Section 18.21

Subsection 18.21(1)

Acceptable Accounting Standards

Articles

PWC, "Tax Insights: Excessive interest and financing expenses limitation (EIFEL) regime", Issue 2022-06, 15 February 2022

Non-recognition of local European GAAP

  • The group ratio rule in draft s. 18.21, which may enable taxpayers to access a higher fixed percentage than 30% where the group as a whole is bearing higher interest and financing expenses as a result of its external debt and as measured by the group GAAP financial statements, does not recognize any local European GAAP – so that the group ratio calculations could be unavailable for European-headed groups that do not consolidate using IFRS.

Group Ratio

Relevant Period

Articles

Joint Committee, "Summaries of Feedback on the EIFEL Administration", 2 November 2024 Joint Committee Submission to the CRA International and Large Business Directorate

Application of group ratio where entry or exit from group (p. 3)

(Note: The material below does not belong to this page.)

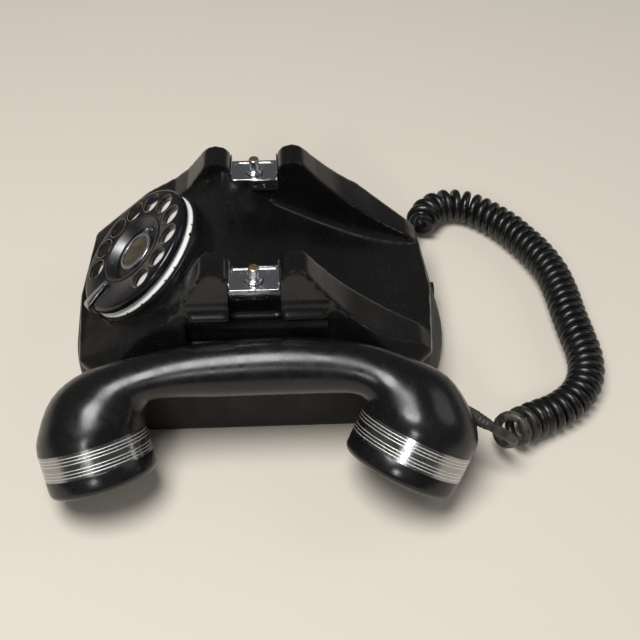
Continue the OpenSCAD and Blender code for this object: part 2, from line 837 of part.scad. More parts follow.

  • Given that the group ratio is calculated for a consolidated group for a “relevant period”, where a corporation was incorporated or acquired, or disposed of, during a year, will it be eligible for the group ratio where its financial results are included in the consolidated financial statements for the portion of the year that it is an eligible group entity?

Ultimate Parent

Articles

Joint Committee, "Summaries of Feedback on the EIFEL Administration", 2 November 2024 Joint Committee Submission to the CRA International and Large Business Directorate

Family trusts as ultimate parents (p. 3)

  • Although there are many instances in which a family trust could be treated as the ultimate parent of a private Canadian group, a consolidated audit is rarely done at the family trust level – and preparing financial statements would entail significant complications, e.g., accounting for direct ownership by family members in the parent company as minority interests.
  • CRA should consider relief through permitting the uppermost corporation in the group to be treated as the ultimate parent.

Subsection 18.21(2)

Articles

Larry Nevsky, Brian Kearl, Aaron Chai, "Unexpected EIFEL Issues and Uncertainties", Draft 2024 CTF Annual Conference paper

No ability to accrue unused excess capacity (p. 17)

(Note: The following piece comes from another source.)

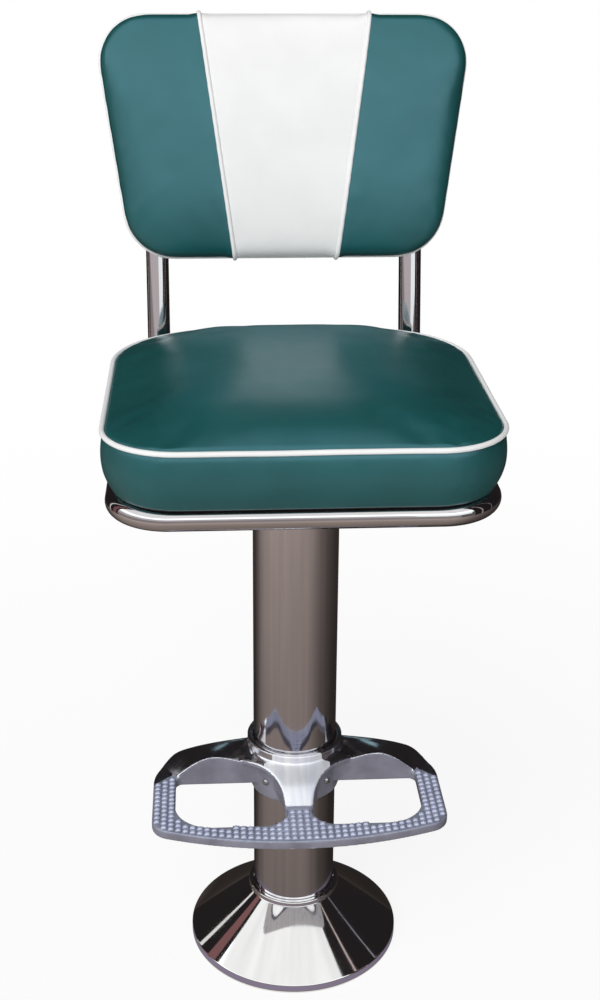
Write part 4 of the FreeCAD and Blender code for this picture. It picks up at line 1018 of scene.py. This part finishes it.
cone_outline = [(CONE_RADIUS - SHEET, 0), (CONE_RADIUS, 0), (CONE_RADIUS, CONE_LIP),
                (COLLAR_RADIUS, CONE_TOP), (COLLAR_RADIUS, COLLAR_TOP), (COLLAR_BORE, COLLAR_TOP),
                (COLLAR_BORE, COLLAR_TOP - SHEET), (COLLAR_RADIUS - SHEET, COLLAR_TOP - SHEET),
                (COLLAR_RADIUS - SHEET, CONE_TOP - SHEET), (CONE_RADIUS - SHEET, CONE_LIP - SHEET)]
cone_rounds = [EDGE_ROUND, EDGE_ROUND, LIP_ROUND, NECK_ROUND, COLLAR_ROUND, EDGE_ROUND, EDGE_ROUND,
               COLLAR_ROUND - SHEET, NECK_ROUND_INSIDE, LIP_ROUND - SHEET]
keep("cone_shell", turned_mesh("cone_shell", cone_outline, cone_rounds), spun, "pedestal", "base_chrome",
     ["cone_cover"])

# Floor, in metres: pale, with the stool's shadow, which fades away from the stool
FLOOR_RADIUS = 40
SHADOW_FADE = (0.5, 2.0)


def pale_floor():
    """Build a round floor that shows nearly white and keeps a soft shadow."""
    mesh = bpy.data.meshes.new("floor")
    work = bmesh.new()
    bmesh.ops.create_circle(work, cap_ends=True, segments=96, radius=FLOOR_RADIUS)
    work.to_mesh(mesh)
    work.free()
    floor = in_scene("floor", mesh)
    material = bpy.data.materials.new("pale_floor")
    tree, output = fresh_tree(material)
    plain = tree.nodes.new("ShaderNodeBsdfDiffuse")
    plain.inputs["Color"].default_value = (0.95, 0.95, 0.95, 1)
    bright = tree.nodes.new("ShaderNodeEmission")
    bright.inputs["Color"].default_value = (1, 1, 1, 1)
    whiteness = spread(tree, from_middle(tree), *SHADOW_FADE, 0.86, 1.0)
    mixing = tree.nodes.new("ShaderNodeMixShader")
    tree.links.new(combine(tree, "MULTIPLY", when_seen(tree), whiteness), mixing.inputs["Fac"])
    tree.links.new(plain.outputs["BSDF"], mixing.inputs[1])
    tree.links.new(bright.outputs["Emission"], mixing.inputs[2])
    tree.links.new(mixing.outputs["Shader"], output.inputs["Surface"])
    mesh.materials.append(material)


pale_floor()


# Reflected surroundings, in metres and degrees: cards that only the gloss of the stool sees
WALL = 2.5
WALL_FRONT = 2.45
HAZE_MIDDLE = 0.8
GLOW_LOW = 0.9
HAZE_TOP = 1.27
GLOW_TOP = 1.3
REAR_GLOW_LOW = 0.7
REAR_GLOW_TOP = 1.35
SKY_LOW = 1.36
SKY_TOP = 2.05
ROOM_TOP = 6.0
STRIP_LOW = 0.01
STRIP_TOP = 3.2
LEFT_END = -95
SHADE_START = 36
RIGHT_END = 60
WALL_STEP = 4
TONE_FADE = (0.15, 2.3)
GROUND_RADIUS = 2.55
GROUND_HEIGHT = 2 * MM
CLOSE_RADIUS = 0.148
CLOSE_HEIGHT = 3 * MM
CEILING_REAR = 1.4
REAR_END = 2.6
GROUND_CLOSE = (0.29, 0.25, 0.35)
GROUND_NEAR = (0.24, 0.20, 0.18)
GROUND_FAR = (0.66, 0.55, 0.50)
HAZE = (0.68, 0.63, 0.65)
DARK = (0.020, 0.017, 0.018)
SKY = (0.90, 0.97, 1.0)
HIGH_SKY = (0.97, 0.99, 1.0)
CEILING = (1.1, 1.3, 1.4)
REAR_TEAL = (0.40, 0.62, 0.68)


def card(name, corners, faces, near, far, strength):
    """Stand a glowing card that is seen in reflections alone, its colour changing away from the stool."""
    mesh = bpy.data.meshes.new(name)
    mesh.from_pydata(corners, [], faces)
    board = in_scene(name, mesh)
    board.visible_camera = False
    board.visible_diffuse = False
    board.visible_transmission = False
    board.visible_shadow = False
    material = bpy.data.materials.new(name)
    tree, output = fresh_tree(material)
    glow = tree.nodes.new("ShaderNodeEmission")
    away = spread(tree, from_middle(tree), *TONE_FADE, 0, 1)
    patches = spread(tree, noise_at(tree, place(tree), 1.3, 3), 0.3, 0.7, strength * 0.86, strength)
    tree.links.new(patches, glow.inputs["Strength"])
    tree.links.new(blend_colours(tree, away, near, far), glow.inputs["Color"])
    tree.links.new(glow.outputs["Emission"], output.inputs["Surface"])
    mesh.materials.append(material)
    return board


def wall_card(name, start, end, low, high, radius, colour, strength):
    """Stand a curved card round the stool between two bearings, 0 in front and 90 to the right."""
    steps = max(2, round((end - start) / WALL_STEP))
    corners = []
    for step in range(steps + 1):
        bearing = math.radians(start + (end - start) * step / steps)
        for height in (low, high):
            corners.append((radius * math.sin(bearing), -radius * math.cos(bearing), height))
    faces = [(2 * step, 2 * step + 2, 2 * step + 3, 2 * step + 1) for step in range(steps)]
    card(name, corners, faces, colour, colour, strength)


def ground_card(name, radius, height, near, far, shares):
    """Lay a round card just over the floor, its brightness following the bearing."""
    steps = 90
    corners = [(0, 0, height)]
    for step in range(steps):
        bearing = 2 * math.pi * step / steps
        corners.append((radius * math.sin(bearing), -radius * math.cos(bearing), height))
    faces = [(0, step + 1, (step + 1) % steps + 1) for step in range(steps)]
    tree = card(name, corners, faces, near, far, 1.0).data.materials[0].node_tree
    parts = tree.nodes.new("ShaderNodeSeparateXYZ")
    tree.links.new(place(tree), parts.inputs["Vector"])
    forwards = combine(tree, "MULTIPLY", parts.outputs["Y"], -1)
    bearing = combine(tree, "ARCTAN2", parts.outputs["X"], forwards)
    ramp = tree.nodes.new("ShaderNodeValToRGB")
    tree.links.new(spread(tree, bearing, -math.pi, math.pi, 0, 1), ramp.inputs["Fac"])
    stops = ramp.color_ramp.elements
    while len(stops) < len(shares):
        stops.new(0.5)
    for stop, (degrees, share) in zip(stops, shares):
        stop.position = (degrees + 180) / 360
        stop.color = (share, share, share, 1)
    glow = next(node for node in tree.nodes if node.type == "EMISSION")
    patches = glow.inputs["Strength"].links[0].from_socket
    tree.links.new(combine(tree, "MULTIPLY", patches, ramp.outputs["Color"]), glow.inputs["Strength"])


def ceiling_card(name, half, front, rear, colour):
    """Hang a flat card over the stool, from one depth to another."""
    corners = [(-half, front, ROOM_TOP), (half, front, ROOM_TOP),
               (half, rear, ROOM_TOP), (-half, rear, ROOM_TOP)]
    card(name, corners, [(0, 1, 2, 3)], colour, colour, 1.0)


ground_card("ground", GROUND_RADIUS, GROUND_HEIGHT, GROUND_NEAR, GROUND_FAR,
            [(-180, 0.12), (-140, 0.12), (-122, 0.32), (-104, 0.66), (-84, 0.94), (-60, 1.02), (0, 1.0),
             (28, 0.88), (46, 0.66), (64, 0.38), (84, 0.25), (105, 0.16), (130, 0.1), (180, 0.1)])
ground_card("ground_close", CLOSE_RADIUS, CLOSE_HEIGHT, GROUND_CLOSE, GROUND_CLOSE,
            [(-180, 0.08), (-125, 0.1), (-95, 0.7), (-60, 1.0), (0, 1.0), (40, 0.9), (80, 0.6), (95, 0.5),
             (125, 0.1), (180, 0.08)])
wall_card("front_low", LEFT_END, SHADE_START, 0, HAZE_MIDDLE, WALL, HAZE, 0.5)
wall_card("front_middle", LEFT_END, SHADE_START, HAZE_MIDDLE, HAZE_TOP, WALL, HAZE, 1.0)
wall_card("front_low_dark", SHADE_START, RIGHT_END, 0, HAZE_TOP, WALL, HAZE, 0.22)
wall_card("front_glow", 10, 55, GLOW_LOW, GLOW_TOP, WALL_FRONT, SKY, 1.5)
wall_card("front_haze", LEFT_END, RIGHT_END, HAZE_TOP, SKY_LOW, WALL, SKY, 0.95)
wall_card("front_sky", LEFT_END, RIGHT_END, SKY_LOW, SKY_TOP, WALL, SKY, 2.1)
wall_card("front_high", LEFT_END, RIGHT_END, SKY_TOP, ROOM_TOP, WALL, HIGH_SKY, 1.2)
wall_card("right_dark", RIGHT_END, 180, 0, ROOM_TOP, WALL, DARK, 1.0)
wall_card("left_dark", -180, LEFT_END, 0, ROOM_TOP, WALL, DARK, 1.0)
wall_card("rear_glow", 164, 188, REAR_GLOW_LOW, REAR_GLOW_TOP, WALL_FRONT, REAR_TEAL, 0.75)
wall_card("right_strip", 74, 75.5, STRIP_LOW, STRIP_TOP, WALL_FRONT, (0.9, 0.75, 0.75), 0.9)
wall_card("right_strip_thin", 96, 96.7, STRIP_LOW, STRIP_TOP, WALL_FRONT, (0.6, 0.6, 0.7), 0.8)
wall_card("left_strip", -119, -116, STRIP_LOW, STRIP_TOP, WALL_FRONT, (0.95, 0.95, 0.95), 0.95)
wall_card("left_strip_brown", -107, -99, STRIP_LOW, STRIP_TOP, WALL_FRONT, (0.25, 0.12, 0.12), 1.0)
ceiling_card("ceiling", WALL, -WALL, CEILING_REAR, CEILING)
ceiling_card("ceiling_rear", REAR_END, CEILING_REAR, REAR_END, DARK)


# World, lamp and camera, which was fitted to the photograph
AMBIENT = 0.34
LAMP_POWER = 2.35
LAMP_SPREAD = math.radians(50)
LAMP_FROM = Vector((-0.5, -1, 0.9))
CAMERA_PLACE = Vector((-0.1005, -1.5968, 1.2827))
CAMERA_PAN = math.radians(-3.6)
CAMERA_FALL = math.radians(21.448)
CAMERA_ROLL = math.radians(0.4)


def lit_world():
    """Give a plain pale world: white where it is seen, softer where it lights."""
    world = bpy.data.worlds.new("studio")
    bpy.context.scene.world = world
    tree, output = fresh_tree(world, "ShaderNodeOutputWorld")
    back = tree.nodes.new("ShaderNodeBackground")
    back.inputs["Color"].default_value = (1, 1, 1, 1)
    tree.links.new(spread(tree, when_seen(tree), 0, 1, AMBIENT, 1.0), back.inputs["Strength"])
    tree.links.new(back.outputs["Background"], output.inputs["Surface"])


lit_world()
lamp = bpy.data.lights.new("front_light", "SUN")
lamp.energy = LAMP_POWER
lamp.angle = LAMP_SPREAD
lamp_head = in_scene("front_light", lamp)
lamp_head.rotation_euler = LAMP_FROM.to_track_quat("Z", "Y").to_euler()
lamp_head.visible_glossy = False

camera = bpy.data.cameras.new("camera")
camera.lens = 53.79
camera.sensor_width = 36
camera.shift_x = 0.0036
camera.shift_y = -0.0415
eye = in_scene("camera", camera)
aim = Matrix.Rotation(CAMERA_PAN, 4, "Z") @ Matrix.Rotation(math.pi / 2 - CAMERA_FALL, 4, "X")
eye.matrix_world = Matrix.Translation(CAMERA_PLACE) @ aim @ Matrix.Rotation(CAMERA_ROLL, 4, "Z")
bpy.context.scene.camera = eye
bpy.context.scene.view_settings.view_transform = "Standard"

  • S. 18.21(2) reflects an intention that a taxpayer subject to the group ratio cannot accrue excess capacity for carryforward as cumulative unused excess capacity.

Saira Bhojani, Eivan Sulaiman, "EIFEL Rules", Draft 2022 CTF Annual Conference paper

Zero tolerance for errors (p. 39)

  • Under s. 18.21(2), if an election is made that allocates an amount greater than the specified limits, the allocated group ratio amount will be deemed to be nil – a potentially punitive result for what might be a small error.

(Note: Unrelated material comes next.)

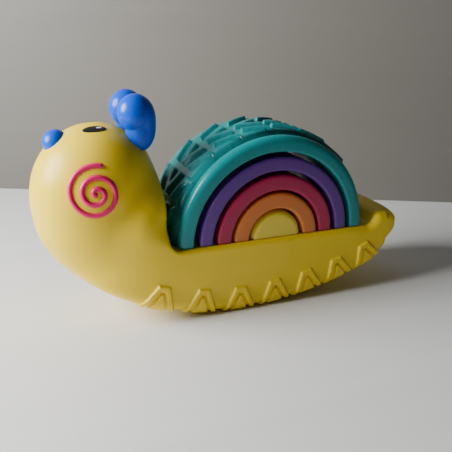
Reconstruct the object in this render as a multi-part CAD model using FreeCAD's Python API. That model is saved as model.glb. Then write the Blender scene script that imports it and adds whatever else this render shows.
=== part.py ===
"""Rocking snail with a nesting rainbow shell, a moulded-plastic stacking toy.

Frame: +X towards the tail, -Y the snail's left cheek, +Z up. The origin is on the ground, under
the middle of the whole toy. Shapes are laid out from the deck, the flat top that the shell stands
on: deck point (0, 0, 0) is the centre of the arches. DECK_TO_ROW then moves every piece into place.
"""
import FreeCAD, Part
import math
import os

V = FreeCAD.Vector
X, Y, Z = V(1, 0, 0), V(0, 1, 0), V(0, 0, 1)

# Body, measured from the deck's arch centre
DECK_HEIGHT = 42.5
WALL = 2.2
HALF_WIDTH = 31.0
DECK_EDGE = 3.0
SOLE_LOW_X = -20.3
SOLE_FRONT_R = 174.0
SOLE_REAR_R = 232.0
SOLE_EDGE = 7.0
STERN_X = 87.0
STERN_DEPTH = 13.0
STERN_POWER = 3.6
LIP_START, LIP_END = 63.0, 73.0
LIP_HEIGHT, LIP_EDGE = 5.5, 5.0
TAIL_START = LIP_START - 0.5
NECK_X = -65.3
NECK_FILLET = 2.4
SNOUT_X = -134.2
DECK_TO_ROW = V(-0.5 * (STERN_X + SNOUT_X), 0, DECK_HEIGHT)

# Raised chevrons along each side of the rocker
CHEVRONS = 7
CHEVRON_MIDDLE_X, CHEVRON_PITCH, CHEVRON_PINCH = 0.5, 23.5, -0.48
CHEVRON_HEIGHT, CHEVRON_TOP, CHEVRON_BAND, CHEVRON_GAP = 15.5, 3.6, 3.0, 1.7
CHEVRON_FLARE = 0.46
CHEVRON_ROOT, CHEVRON_REACH = 2.2, 5.0
TOOTH_HALF_TOP = 0.25
RELIEF = 1.2

# Locating pins that join two moulded halves
BODY_PINS = [(-100.0, 44.0), (-100.0, 5.0), (-56.0, -20.0), (20.0, -18.0), (74.0, -8.0)]
BODY_BOSS_R, BODY_PIN_R = 4.2, 2.0
ARCH_BOSS_R, ARCH_PIN_R = 2.1, 1.1
ARCH_PIN_ANGLES = (35, 90, 145)
PIN_CLEARANCE, PIN_REACH = 0.2, 4.0

# Shell: four nesting arches round a half disc, each standing on the deck
HALF_DEPTH = 28.6
ARCH_WALL = 2.0
ARCH_EDGE = 1.6
FOOT_EDGE = 1.2
NEST_SHIFT = 0.4
TEAL_INNER_R, TEAL_RING_R, TEAL_BAND_R = 51.0, 60.2, 62.6
TEAL_COVER_DEPTH, TEAL_RING_EDGE, TEAL_RING_BACK, TEAL_SHOULDER = 5.6, 3.8, 0.4, 4.4
TEAL_TONGUE, TEAL_PLAY = 1.2, 0.15
NEST = [
    ("purple_arch", 40.0, 48.1),
    ("pink_arch", 28.5, 37.6),
    ("orange_arch", 17.5, 27.1),
]
DISC_R, DISC_EDGE = 16.1, 3.4
MOTIFS, MOTIF_FIRST, MOTIF_PITCH, MOTIF_LENGTH = 10, 6.2, 17.3, 14.6
MOTIF_RELIEF = 2.0

# Face
NOSE_R = 6.9
NOSE_AT, NOSE_OUT = V(-118.6, 0, 58.8), V(-0.66, 0, 0.75)
NOSE_STEM_R, NOSE_STEM = 3.0, 9.0
EYE_AT, EYE_OUT = V(-99.6, -9.0, 66.3), V(-0.03, -0.36, 0.93)
EYE_HALF_LENGTH, EYE_HALF_WIDTH = 6.4, 2.9
GLINT_SHIFT = V(2.6, 0, 0)
GLINT_HALF_LENGTH, GLINT_HALF_WIDTH = 1.5, 0.6
SPIRAL_X, SPIRAL_Z = -104.2, 37.0
SPIRAL_R, SPIRAL_PITCH, SPIRAL_TURNS = 14.2, 5.7, 2.35
SPIRAL_HALF_BEAD, SPIRAL_PROUD = 1.5, 1.3
EYE_PROUD, GLINT_PROUD = 0.3, 0.55
ANTENNA_Y = 6.0
PEG_R, PEG_LENGTH = 2.6, 9.0
PEG_AT, PEG_ALONG = V(-75.5, -6.0, 58.5), V(-0.62, 0.1, -0.78)


def export(shape, node):
    placed = shape.copy()
    placed.translate(DECK_TO_ROW)
    placed.exportStep("parts/%s.step" % node)


def box(low, high):
    size = V(*high) - V(*low)
    return Part.makeBox(size.x, size.y, size.z, V(*low))


def mirror_y(shape):
    return shape.mirror(V(0, 0, 0), Y)


def polygon_prism(points, along):
    return Part.Face(Part.makePolygon(points + points[:1])).extrude(along)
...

EY, "Proposed EIFEL rules", Tax Alert 2022 No. 13, 9 March 2022

Effective transfer of excess capacity to or from group trusts (p.10)

Unlike the s. 18.2 rules, under which there is no ability for trusts within a group to transfer or receive excess capacity, the mechanics of the s. 18.21 rules effectively permit the transfer of excess capacity to or from trusts within the Canadian group (although the s. 18.21 rules are unavailable where a group member is a mutual fund trust).

PWC, "Tax Insights: Excessive interest and financing expenses limitation (EIFEL) regime", Issue 2022-06, 15 February 2022

Potential difficulties in annually assessing whether the election should be made or is practicable

  • Application of the group ratio regime requires an annual election and, therefore, annual consideration as to whether it would be beneficial. This regime “requires information that may not easily be available to the Canadian group members, particularly in large conglomerate or private equity structures.”

Paragraph 18.21(2)(a)

Subsection 18.21(3)

Articles

EY, "Proposed EIFEL rules", Tax Alert 2022 No. 13, 9 March 2022

No requirement to determine “excess capacity” (p. 9)

Unlike [under s. 18.2], there is no requirement to determine the “excess capacity” for any particular group member and then separately transfer excess capacity of one particular group member to another. Rather, the total amount of IFE that may be deducted for the group (i.e., the [allocated group ratio amount] AGRA) is determined and as part of the joint election is merely allocated out to each member in that election itself. No group member should have restricted IFE to the extent that the AGRA allocated to that member is less than that member’s net IFE. Part of the reason for this rather streamlined approach is that if an election under subsection 18.21(3) is made for a year, unused excess capacity for each member is deemed to be nil for the year. However, restricted IFE, if any, may be carried forward. Further, if the total AGRA otherwise exceeds the net IFE of the group for the year, any restricted IFE from a prior year may be applied in the year (up to the amount of that excess).